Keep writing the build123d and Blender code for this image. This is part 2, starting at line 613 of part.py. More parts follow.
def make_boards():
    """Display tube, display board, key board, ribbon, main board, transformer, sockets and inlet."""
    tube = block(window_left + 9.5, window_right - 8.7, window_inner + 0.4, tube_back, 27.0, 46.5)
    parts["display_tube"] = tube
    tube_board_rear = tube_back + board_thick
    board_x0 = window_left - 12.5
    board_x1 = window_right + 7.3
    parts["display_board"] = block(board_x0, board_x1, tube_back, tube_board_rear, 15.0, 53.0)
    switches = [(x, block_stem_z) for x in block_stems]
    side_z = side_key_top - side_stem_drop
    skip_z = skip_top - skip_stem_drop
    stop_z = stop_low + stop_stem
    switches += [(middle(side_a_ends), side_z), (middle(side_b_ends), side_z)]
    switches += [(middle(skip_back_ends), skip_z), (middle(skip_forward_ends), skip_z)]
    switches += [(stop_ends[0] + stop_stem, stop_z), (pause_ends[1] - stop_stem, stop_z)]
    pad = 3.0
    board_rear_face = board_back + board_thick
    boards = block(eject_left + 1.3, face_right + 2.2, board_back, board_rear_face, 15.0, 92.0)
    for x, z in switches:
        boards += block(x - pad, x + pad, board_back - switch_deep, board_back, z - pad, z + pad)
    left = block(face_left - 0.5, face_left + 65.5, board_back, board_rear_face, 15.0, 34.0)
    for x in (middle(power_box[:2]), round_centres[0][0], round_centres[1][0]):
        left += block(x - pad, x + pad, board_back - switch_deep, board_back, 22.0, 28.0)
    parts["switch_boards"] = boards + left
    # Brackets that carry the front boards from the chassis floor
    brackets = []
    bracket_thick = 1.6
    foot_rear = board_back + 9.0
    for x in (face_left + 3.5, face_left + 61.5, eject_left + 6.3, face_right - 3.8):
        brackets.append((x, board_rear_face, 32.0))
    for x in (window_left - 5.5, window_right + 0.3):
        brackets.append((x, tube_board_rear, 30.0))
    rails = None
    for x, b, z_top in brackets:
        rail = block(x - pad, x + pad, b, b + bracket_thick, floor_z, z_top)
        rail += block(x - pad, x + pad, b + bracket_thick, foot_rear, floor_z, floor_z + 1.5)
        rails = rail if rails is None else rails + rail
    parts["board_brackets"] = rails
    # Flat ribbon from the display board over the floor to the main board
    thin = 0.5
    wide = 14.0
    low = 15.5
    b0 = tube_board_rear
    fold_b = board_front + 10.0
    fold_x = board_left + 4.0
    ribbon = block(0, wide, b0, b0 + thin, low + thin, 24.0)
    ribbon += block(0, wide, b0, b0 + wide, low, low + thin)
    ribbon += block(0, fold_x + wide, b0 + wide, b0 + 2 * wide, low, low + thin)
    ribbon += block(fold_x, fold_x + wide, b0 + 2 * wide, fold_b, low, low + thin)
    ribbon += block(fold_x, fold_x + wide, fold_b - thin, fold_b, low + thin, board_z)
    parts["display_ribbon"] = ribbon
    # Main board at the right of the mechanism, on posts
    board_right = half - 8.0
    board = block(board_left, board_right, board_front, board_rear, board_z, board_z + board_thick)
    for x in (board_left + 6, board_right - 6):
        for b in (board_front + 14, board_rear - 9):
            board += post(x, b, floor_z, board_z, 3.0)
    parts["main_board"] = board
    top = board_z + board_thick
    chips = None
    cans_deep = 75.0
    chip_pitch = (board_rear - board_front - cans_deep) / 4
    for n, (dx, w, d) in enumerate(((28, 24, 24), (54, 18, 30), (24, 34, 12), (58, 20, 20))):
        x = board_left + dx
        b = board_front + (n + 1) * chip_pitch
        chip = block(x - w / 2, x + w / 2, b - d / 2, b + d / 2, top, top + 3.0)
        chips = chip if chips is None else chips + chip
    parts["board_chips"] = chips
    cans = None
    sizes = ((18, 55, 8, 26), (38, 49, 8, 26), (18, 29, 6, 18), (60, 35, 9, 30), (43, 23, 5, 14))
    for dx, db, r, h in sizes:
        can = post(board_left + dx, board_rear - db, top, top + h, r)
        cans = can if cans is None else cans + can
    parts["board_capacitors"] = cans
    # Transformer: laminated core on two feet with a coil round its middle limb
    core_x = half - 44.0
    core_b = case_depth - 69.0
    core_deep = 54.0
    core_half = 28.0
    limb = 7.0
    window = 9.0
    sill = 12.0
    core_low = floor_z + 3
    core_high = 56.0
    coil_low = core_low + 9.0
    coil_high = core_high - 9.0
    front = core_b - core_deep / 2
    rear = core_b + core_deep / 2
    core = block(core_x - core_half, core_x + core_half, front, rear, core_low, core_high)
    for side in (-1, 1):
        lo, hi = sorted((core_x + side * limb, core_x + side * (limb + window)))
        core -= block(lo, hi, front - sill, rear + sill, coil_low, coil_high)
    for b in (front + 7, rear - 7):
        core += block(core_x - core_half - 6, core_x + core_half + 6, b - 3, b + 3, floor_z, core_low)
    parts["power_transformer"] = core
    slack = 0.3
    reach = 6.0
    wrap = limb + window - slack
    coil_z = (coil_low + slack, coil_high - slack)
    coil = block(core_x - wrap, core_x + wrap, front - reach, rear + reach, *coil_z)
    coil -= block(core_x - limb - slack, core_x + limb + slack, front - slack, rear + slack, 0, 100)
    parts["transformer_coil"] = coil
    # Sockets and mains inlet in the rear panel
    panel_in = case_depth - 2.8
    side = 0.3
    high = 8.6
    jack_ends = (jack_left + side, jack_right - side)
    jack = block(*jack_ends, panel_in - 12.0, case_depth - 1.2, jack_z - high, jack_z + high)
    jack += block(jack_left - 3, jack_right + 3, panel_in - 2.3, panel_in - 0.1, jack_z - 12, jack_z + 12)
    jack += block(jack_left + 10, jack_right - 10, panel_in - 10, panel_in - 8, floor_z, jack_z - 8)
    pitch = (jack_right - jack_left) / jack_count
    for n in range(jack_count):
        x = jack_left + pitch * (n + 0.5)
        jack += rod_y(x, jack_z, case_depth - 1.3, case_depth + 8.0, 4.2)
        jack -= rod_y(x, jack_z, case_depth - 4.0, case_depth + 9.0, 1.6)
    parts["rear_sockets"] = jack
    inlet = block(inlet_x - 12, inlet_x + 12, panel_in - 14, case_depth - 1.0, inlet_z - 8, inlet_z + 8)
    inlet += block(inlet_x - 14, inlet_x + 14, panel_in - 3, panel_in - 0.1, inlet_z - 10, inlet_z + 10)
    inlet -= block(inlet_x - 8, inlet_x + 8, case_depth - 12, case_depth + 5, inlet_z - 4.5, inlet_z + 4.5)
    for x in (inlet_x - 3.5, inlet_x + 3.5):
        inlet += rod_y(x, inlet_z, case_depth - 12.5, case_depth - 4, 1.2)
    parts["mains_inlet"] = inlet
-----
◆ **Exercise aim**: Retype the listing. Match it exactly.

◆ **Solution to this problem**:
Keep writing the build123d and Blender code for this image. This is part 2, starting at line 613 of part.py. More parts follow.
def make_boards():
    """Display tube, display board, key board, ribbon, main board, transformer, sockets and inlet."""
    tube = block(window_left + 9.5, window_right - 8.7, window_inner + 0.4, tube_back, 27.0, 46.5)
    parts["display_tube"] = tube
    tube_board_rear = tube_back + board_thick
    board_x0 = window_left - 12.5
    board_x1 = window_right + 7.3
    parts["display_board"] = block(board_x0, board_x1, tube_back, tube_board_rear, 15.0, 53.0)
    switches = [(x, block_stem_z) for x in block_stems]
    side_z = side_key_top - side_stem_drop
    skip_z = skip_top - skip_stem_drop
    stop_z = stop_low + stop_stem
    switches += [(middle(side_a_ends), side_z), (middle(side_b_ends), side_z)]
    switches += [(middle(skip_back_ends), skip_z), (middle(skip_forward_ends), skip_z)]
    switches += [(stop_ends[0] + stop_stem, stop_z), (pause_ends[1] - stop_stem, stop_z)]
    pad = 3.0
    board_rear_face = board_back + board_thick
    boards = block(eject_left + 1.3, face_right + 2.2, board_back, board_rear_face, 15.0, 92.0)
    for x, z in switches:
        boards += block(x - pad, x + pad, board_back - switch_deep, board_back, z - pad, z + pad)
    left = block(face_left - 0.5, face_left + 65.5, board_back, board_rear_face, 15.0, 34.0)
    for x in (middle(power_box[:2]), round_centres[0][0], round_centres[1][0]):
        left += block(x - pad, x + pad, board_back - switch_deep, board_back, 22.0, 28.0)
    parts["switch_boards"] = boards + left
    # Brackets that carry the front boards from the chassis floor
    brackets = []
    bracket_thick = 1.6
    foot_rear = board_back + 9.0
    for x in (face_left + 3.5, face_left + 61.5, eject_left + 6.3, face_right - 3.8):
        brackets.append((x, board_rear_face, 32.0))
    for x in (window_left - 5.5, window_right + 0.3):
        brackets.append((x, tube_board_rear, 30.0))
    rails = None
    for x, b, z_top in brackets:
        rail = block(x - pad, x + pad, b, b + bracket_thick, floor_z, z_top)
        rail += block(x - pad, x + pad, b + bracket_thick, foot_rear, floor_z, floor_z + 1.5)
        rails = rail if rails is None else rails + rail
    parts["board_brackets"] = rails
    # Flat ribbon from the display board over the floor to the main board
    thin = 0.5
    wide = 14.0
    low = 15.5
    b0 = tube_board_rear
    fold_b = board_front + 10.0
    fold_x = board_left + 4.0
    ribbon = block(0, wide, b0, b0 + thin, low + thin, 24.0)
    ribbon += block(0, wide, b0, b0 + wide, low, low + thin)
    ribbon += block(0, fold_x + wide, b0 + wide, b0 + 2 * wide, low, low + thin)
    ribbon += block(fold_x, fold_x + wide, b0 + 2 * wide, fold_b, low, low + thin)
    ribbon += block(fold_x, fold_x + wide, fold_b - thin, fold_b, low + thin, board_z)
    parts["display_ribbon"] = ribbon
    # Main board at the right of the mechanism, on posts
    board_right = half - 8.0
    board = block(board_left, board_right, board_front, board_rear, board_z, board_z + board_thick)
    for x in (board_left + 6, board_right - 6):
        for b in (board_front + 14, board_rear - 9):
            board += post(x, b, floor_z, board_z, 3.0)
    parts["main_board"] = board
    top = board_z + board_thick
    chips = None
    cans_deep = 75.0
    chip_pitch = (board_rear - board_front - cans_deep) / 4
    for n, (dx, w, d) in enumerate(((28, 24, 24), (54, 18, 30), (24, 34, 12), (58, 20, 20))):
        x = board_left + dx
        b = board_front + (n + 1) * chip_pitch
        chip = block(x - w / 2, x + w / 2, b - d / 2, b + d / 2, top, top + 3.0)
        chips = chip if chips is None else chips + chip
    parts["board_chips"] = chips
    cans = None
    sizes = ((18, 55, 8, 26), (38, 49, 8, 26), (18, 29, 6, 18), (60, 35, 9, 30), (43, 23, 5, 14))
    for dx, db, r, h in sizes:
        can = post(board_left + dx, board_rear - db, top, top + h, r)
        cans = can if cans is None else cans + can
    parts["board_capacitors"] = cans
    # Transformer: laminated core on two feet with a coil round its middle limb
    core_x = half - 44.0
    core_b = case_depth - 69.0
    core_deep = 54.0
    core_half = 28.0
    limb = 7.0
    window = 9.0
    sill = 12.0
    core_low = floor_z + 3
    core_high = 56.0
    coil_low = core_low + 9.0
    coil_high = core_high - 9.0
    front = core_b - core_deep / 2
    rear = core_b + core_deep / 2
    core = block(core_x - core_half, core_x + core_half, front, rear, core_low, core_high)
    for side in (-1, 1):
        lo, hi = sorted((core_x + side * limb, core_x + side * (limb + window)))
        core -= block(lo, hi, front - sill, rear + sill, coil_low, coil_high)
    for b in (front + 7, rear - 7):
        core += block(core_x - core_half - 6, core_x + core_half + 6, b - 3, b + 3, floor_z, core_low)
    parts["power_transformer"] = core
    slack = 0.3
    reach = 6.0
    wrap = limb + window - slack
    coil_z = (coil_low + slack, coil_high - slack)
    coil = block(core_x - wrap, core_x + wrap, front - reach, rear + reach, *coil_z)
    coil -= block(core_x - limb - slack, core_x + limb + slack, front - slack, rear + slack, 0, 100)
    parts["transformer_coil"] = coil
    # Sockets and mains inlet in the rear panel
    panel_in = case_depth - 2.8
    side = 0.3
    high = 8.6
    jack_ends = (jack_left + side, jack_right - side)
    jack = block(*jack_ends, panel_in - 12.0, case_depth - 1.2, jack_z - high, jack_z + high)
    jack += block(jack_left - 3, jack_right + 3, panel_in - 2.3, panel_in - 0.1, jack_z - 12, jack_z + 12)
    jack += block(jack_left + 10, jack_right - 10, panel_in - 10, panel_in - 8, floor_z, jack_z - 8)
    pitch = (jack_right - jack_left) / jack_count
    for n in range(jack_count):
        x = jack_left + pitch * (n + 0.5)
        jack += rod_y(x, jack_z, case_depth - 1.3, case_depth + 8.0, 4.2)
        jack -= rod_y(x, jack_z, case_depth - 4.0, case_depth + 9.0, 1.6)
    parts["rear_sockets"] = jack
    inlet = block(inlet_x - 12, inlet_x + 12, panel_in - 14, case_depth - 1.0, inlet_z - 8, inlet_z + 8)
    inlet += block(inlet_x - 14, inlet_x + 14, panel_in - 3, panel_in - 0.1, inlet_z - 10, inlet_z + 10)
    inlet -= block(inlet_x - 8, inlet_x + 8, case_depth - 12, case_depth + 5, inlet_z - 4.5, inlet_z + 4.5)
    for x in (inlet_x - 3.5, inlet_x + 3.5):
        inlet += rod_y(x, inlet_z, case_depth - 12.5, case_depth - 4, 1.2)
    parts["mains_inlet"] = inlet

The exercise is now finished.